Coconut Cream Cheese Frosting
- In a large bowl using a hand or stand mixer with the paddle attachment, mix together the cream cheese and butter until smooth.
- Then mix in the powdered sugar one cup at a time. Mix in the extracts and milk when the frosting starts to become thick and dry.
- Spread a thin layer of frosting between each cake layer and then cover the entire outside.
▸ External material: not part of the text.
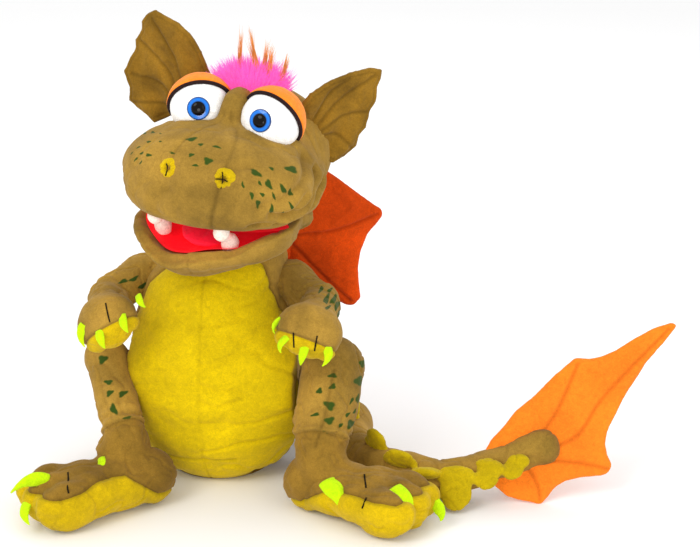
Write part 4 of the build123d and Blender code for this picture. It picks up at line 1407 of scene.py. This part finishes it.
# rim: height of the sole's edge along the foot; claws and spots as for the hands
LEGS = {
    "right": dict(heel=(-49, -113, 0), front=-100, seam_shade=0.4, knee=23, side=-1,
                  shin=(21, 21.5, 21), thigh=(25, 24, 23),
                  rim=((-30, 12), (0, 17), (16, 31), (34, 45), (60, 46), (84, 42), (130, 39)),
                  claws=[((-134, -166, 42), (-158, -190, 37), 15, (0.2, 0, 1), (0, 0, 5), 0.6),
                         ((-147, -180, 20), (-139, -196, 8), 12, (1, -0.3, 0.3), (-3, 0, 0), 0.5),
                         ((-87, -134, 49), (-78, -149, 30), 10, (1, -0.4, 0.4), (0, -3, 2), 0.6)],
                  slits=[((-114, -150, 44), (-106, -166, 32))],
                  spots=[(-97, 141, 6, 4.5, 30), (-90, 118, 5.5, 2.6, 0), (-88, 107, 5, 3, 40),
                         (-75, 107, 5.5, 3, 30), (-83, 91, 7, 3.6, 120), (-69, 83, 5, 2, 10),
                         (-76, 75, 5, 2.6, 20), (-65, 65, 4.5, 3.4, 0)]),
    "left": dict(heel=(118, -98, 0), front=-90, seam_shade=0.8, knee=32, side=1,
                 shin=(31, 31, 29), thigh=(28, 29, 31),
                 rim=((-30, 11), (0, 14), (20, 29), (40, 39), (80, 42), (130, 42)),
                 claws=[((141, -140, 44), (153, -155, 29), 20, (1, 0.1, 0.1), (3, -3, 2), 0.4),
                        ((206, -140, 42), (222, -152, 22), 20, (1, 0.1, 0.1), (3, -3, 2), 0.4),
                        ((243, -128, 26), (249, -137, 12), 12, (0.6, 0.3, 0.6), (3, -2, 0), 0.5)],
                 slits=[((173, -128, 52), (176, -136, 43)), ((177, -140, 36), (173, -142, 26))],
                 spots=[(135, 136, 5.5, 2.4, 0), (122, 120, 4, 3, 40), (135, 125, 4.5, 2.8, 30),
                        (132, 106, 7, 4.5, -30), (118, 96, 5.5, 1.7, 15), (132, 91, 6, 4, 10),
                        (127, 77, 4.5, 3.4, 0), (165, 149, 4.5, 4, 60), (161, 131, 5.5, 5, 60),
                        (154, 111, 5, 1.5, 60), (160, 113, 5.5, 2, 80), (150, 97, 3.6, 1.8, 40),
                        (153, 87, 5.5, 4, 60), (143, 86, 3.6, 2, 60), (157, 100, 3.4, 1.4, 60)])}


def legs():
    """Each leg is one skin, cut at the knee, at the ankle and round the sole."""
    for side, leg in LEGS.items():
        s = leg["side"]
        hip, knee, ankle = (pivot(side + "_" + k) for k in ("hip", "knee", "ankle"))
        axis = Vector(hinge[side + "_ankle"]["axis"])
        d = np.array(Vector((0, 0, 1)).cross(axis).normalized())
        heel = np.array(leg["heel"], float)
        out = np.array((-d[1], d[0], 0))
        k0, k1, k2 = leg["thigh"]
        s0, s1, s2 = leg["shin"]
        mid1, mid2 = hip * 0.5 + knee * 0.5, knee * 0.5 + ankle * 0.5
        shapes = [tube([(*(hip + (-s * 18, 4, 0)), 20), (*hip, k0), (*mid1, k1),
                        (*(knee * 0.85 + hip * 0.15), k2)]),
                  ball(knee + (0, 0, -1), leg["knee"]),
                  tube([(*knee, leg["knee"] * 0.96), (*(knee * 0.72 + ankle * 0.28), s0),
                        (*mid2, s1), (*(knee * 0.2 + ankle * 0.8), s2), (*ankle, 24),
                        (*(ankle + d * 6 + (0, 0, -18)), 27)], n=60)]
        place = basis(d, out, (0, 0, 1))
        for x, y, z, semi in FOOT:
            shapes.append(ball(heel + d * x + out * y + (0, 0, z), semi, turn=place))
        ob = soft(side + "_leg", shapes, voxel=3.0, smooth=6)
        chain = [hip, knee, ankle, heel + d * 70 + (0, 0, 22)]
        co = points(ob)
        pos = along_chain(co, chain)
        local = np.stack([(co - heel) @ d, (co - heel) @ out, co[:, 2]], -1)
        rim = np.array(leg["rim"], float)
        level = np.interp(local[:, 0], rim[:, 0], rim[:, 1]) + 1.5 * rumple(co, 30, 4)
        zone = np.where((pos > 1.9) & (co[:, 2] < 60), level - co[:, 2], -6.0)
        on_foot = step(1.7, 2.05, pos)
        gap = np.zeros(len(co))
        for y in (-12.5, 13):
            line = [(134, y, 34), (112, y, 47), (84, y * 1.05, 54), (66, y, 56)]
            low_line = [(134, y, 30), (122, y, 6), (90, y, 0)]
            near = np.minimum(away(local, rounded(line, 24)), away(local, low_line))
            gap = np.maximum(gap, groove(near, 3.4))
        shin_line = rounded([tuple(knee + np.array((s * 6, -leg["knee"] * 0.95, 8))),
                             tuple(mid2 + np.array((s * 4, -s1, 4))),
                             tuple(ankle + np.array((0, -24, 16)))], 30)
        side_seam = leg["seam_shade"] * groove(away(co, snapped(tree_of(ob), shin_line)), 1.5)
        ankle_ring = groove((pos - SPLIT) * np.linalg.norm(ankle - knee), 1.6)
        seam_shade = np.maximum.reduce([groove(zone, 1.7) * on_foot, side_seam, 0.75 * ankle_ring])
        pucker = groove(zone, 11) * on_foot

        def relief(co):
            wave = rumple(co, (34, 34, 26), 5 + s) * 1.3 + rumple(co, 13, 6) * 0.4
            line = folds(co + 7 * rumple(co, 34, 8)[:, None], (44, 30, 34), 9 + s) * 1.8
            crump = np.sin((pos - 1.8) * 42 + 3 * rumple(co, 20, 3)) * groove(pos - 1.8, 0.16) * 1.3
            return (wave + line - seam_shade * 2.0 - gap * 3.2 + crump
                    + pucker * 0.8 * np.sin(local[:, 0] / 4.6 + 2 * rumple(co, 24, 2))
                    + 1.8 * groove(zone - 9, 8) * on_foot)

        push(ob, relief)
        co = points(ob)
        co[:, 2] = np.maximum(co[:, 2], 0.4)
        past = THIGH_SIDE - np.abs(co[:, 0])
        pressed = (pos < 1.35) & (past > 0) & (co[:, 1] > -56)
        co[:, 0] = np.where(pressed, s * (THIGH_SIDE - past * 0.10), co[:, 0])
        set_points(ob, co)
        # painted shade along the sole's seam, the shin's seam and the ankle, and between the toes
        field(ob, "seam_shade", np.clip(seam_shade * 0.75 + 0.25 * gap, 0, 1))
        tree = tree_of(ob)
        field(ob, "spot", blots(co, painted(tree, leg["spots"], leg["front"], (0.85, 0.9))))
        field(ob, "zone", zone)
        thigh = stretch(ob, side + "_t", chain, 0, 0.5)
        shin = stretch(ob, side + "_s", chain, 0.5, SPLIT)
        foot = stretch(ob, side + "_f", chain, SPLIT, 4)
        u, v = unit(knee - hip), unit(ankle - knee)
        dress(thigh, side + "_thigh_sleeve", OLIVE, cover=(side + "_thigh",),
              bend=("trunk", side + "_thigh", hip - (s * 16, 0, 0), hip + (s * 4, -6, 6)))
        dress(shin, side + "_shin_sleeve", OLIVE, cover=(side + "_shin",),
              bend=(side + "_thigh", side + "_shin", knee - u * 12, knee + v * 12))
        upper, sole = cut_along(foot, "zone")
        bend = (side + "_shin", side + "_foot", ankle - v * 12, ankle + np.array((0, 0, -6)) + d * 6)
        dress(upper, side + "_foot_upper", BOOT, cover=(side + "_foot",),
              bend=bend)
        dress(sole, side + "_foot_sole", SOLE, cover=(side + "_sole",),
              bend=bend)
        bpy.data.objects.remove(ob)
        nails(tree, side, "_foot", "_toe", leg["claws"], 0.3, 6)
        slits(tree, side, "_foot", "_toe", leg["slits"], 0.8)


# ---------------------------------------------------------------- tail
def tail():
    """The tail is one skin, cut where it bends."""
    root, b1, b2, end = (pivot(k) for k in ("tail_root_swing", "tail_middle_swing",
                                            "tail_tip_swing", "tail_fin_roll"))
    spread, c1, c2 = (np.array(p, float) for p in ((60, 108, 25), (122, 78, 23), (172, -38, 22)))
    shapes = [tube([(*(root + (0, -16, 2)), 18), (*root, 20), (*spread, 21.5), (*c1, 21.5),
                    (*b1, 21), (*c2, 20.5), (*(c2 * 0.5 + b2 * 0.5), 20), (*b2, 19.5),
                    (*(b2 * 0.5 + end * 0.5 + (0, 0, -3)), 17.5), (*end, 17)], n=160, segs=40),
              ball(end + (3, 0, 1), (19, 18, 18.5)), ball(root, (20, 18, 20))]
    ob = soft("tail", shapes, voxel=2.8, smooth=6)
    chain = [root, spread, c1, b1, c2, b2, end]
    co = points(ob)
    under = rounded(chain, 160) + (0, 0, -19)
    seam_shade = groove(away(co, under), 1.6) * 0.7

    def relief(co):
        return (rumple(co, (40, 40, 26), 3) * 1.3 + rumple(co, 14, 6) * 0.45 - seam_shade * 1.6
                + folds(co + 6 * rumple(co, 30, 8)[:, None], (34, 34, 60), 4) * 1.7)

    push(ob, relief)
    co = points(ob)
    co[:, 2] = np.maximum(co[:, 2], 0.6)
    set_points(ob, co)
    # painted shade along the seam underneath
    field(ob, "seam_shade", seam_shade * 0.7)
    field(ob, "spot", np.full(len(co), BLANK))
    one, two, three = (stretch(ob, "length", chain, *part) for part in ((0, 2), (2, 4), (4, 9)))
    bpy.data.objects.remove(ob)
    dress(one, "tail_root_sleeve", OLIVE, cover=("tail_base",),
          bend=("trunk", "tail_base", root + (-4, -10, 0), root + (14, 6, 0)))
    dress(two, "tail_middle_sleeve", OLIVE, cover=("tail_middle",),
          bend=("tail_base", "tail_middle", b1 + (0, 14, 0), b1 + (2, -14, 0)))
    dress(three, "tail_tip_sleeve", OLIVE, cover=("tail_tip",),
          bend=("tail_middle", "tail_tip", b2 + (-15, 1, 0), b2 + (15, 3, 2)))


# ridge plates: body, base, the way each grows, the way it is wide, half width, height and
# thickness; they turn from the top of the tail to its front
RIDGES = (("tail_base", (126, 52, 42), (0.2, -0.35, 1), (0.6, -0.8, -0.1), 24, 33, 12),
          ("tail_middle", (170, -34, 42), (0.0, -0.35, 1), (0.75, -0.6, 0), 17, 20, 10),
          ("tail_middle", (198, -62, 40), (0.0, -0.6, 1), (1, -0.2, 0), 19, 15, 10),
          ("tail_middle", (226, -74, 34), (0.0, -0.9, 0.4), (1, 0, 0), 18, 13, 10),
          ("tail_tip", (256, -74, 32), (0.03, -0.5, -0.85), (1, 0, 0.1), 21, 32, 12),
          ("tail_tip", (288, -62, 40), (-0.2, -0.6, -0.6), (0.9, 0.3, 0.4), 16, 24, 12),
          ("tail_tip", (313, -52, 44), (-0.2, -0.65, -0.5), (0.85, 0.3, 0.5), 15, 21, 11))


def ridges():
    """The padded lobes sewn along the tail."""
    made = {}
    for body, base, grow, wide, half, tall, thick in RIDGES:
        grow = unit(grow)
        wide = unit(wide - grow * (wide @ grow))
        turn = basis(wide, np.cross(grow, wide), grow)
        made.setdefault(body, []).extend([
            ball(base, (half, thick * 0.6, half * 0.55), turn=turn),
            ball(base + grow * tall * 0.45, (half * 0.8, thick * 0.5, tall * 0.62), turn=turn)])
    for body, shapes in made.items():
        ob = soft(body + "_ridge", shapes, voxel=1.8, smooth=5)
        push(ob, lambda co: 0.6 * rumple(co, 10, 4) + 0.8 * folds(co, 20, 5))
        dress(ob, body + "_ridge_pads", PLATE, body, cover=(body + "_plates",))


camera()
studio()
trunk()
seat()
hem()
neck()
head()
eyes()
hair()
mouth()
ears()
wings()
arms()
legs()
tail()
ridges()
fin()
bpy.context.view_layer.update()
- Press the shredded coconut into the sides and top of the cake and top with your decorations. Enjoy!
- Prep Time: 45 minutes
- Cooling Time: 1 hour
- Cook Time: 30 minutes
- Category: Dessert
- Method: Baking
- Cuisine: American
Keywords: gingerbread cake, gingerbread layer cake, christmas cake
I made this as a birthday cake this week. I made it in two 9” cake pans as 3, 8” cake pans doesn’t fit in my transportable cake Tupperware. I baked them for 32 minutes and I think my estimation was a little off. I should have taken them out a little sooner, poor planning on my part, they were slightly dry. The cake was still excellent, the flavor is like a gingerbread cookie cake-style and the frosting . . . perfect! Will make again.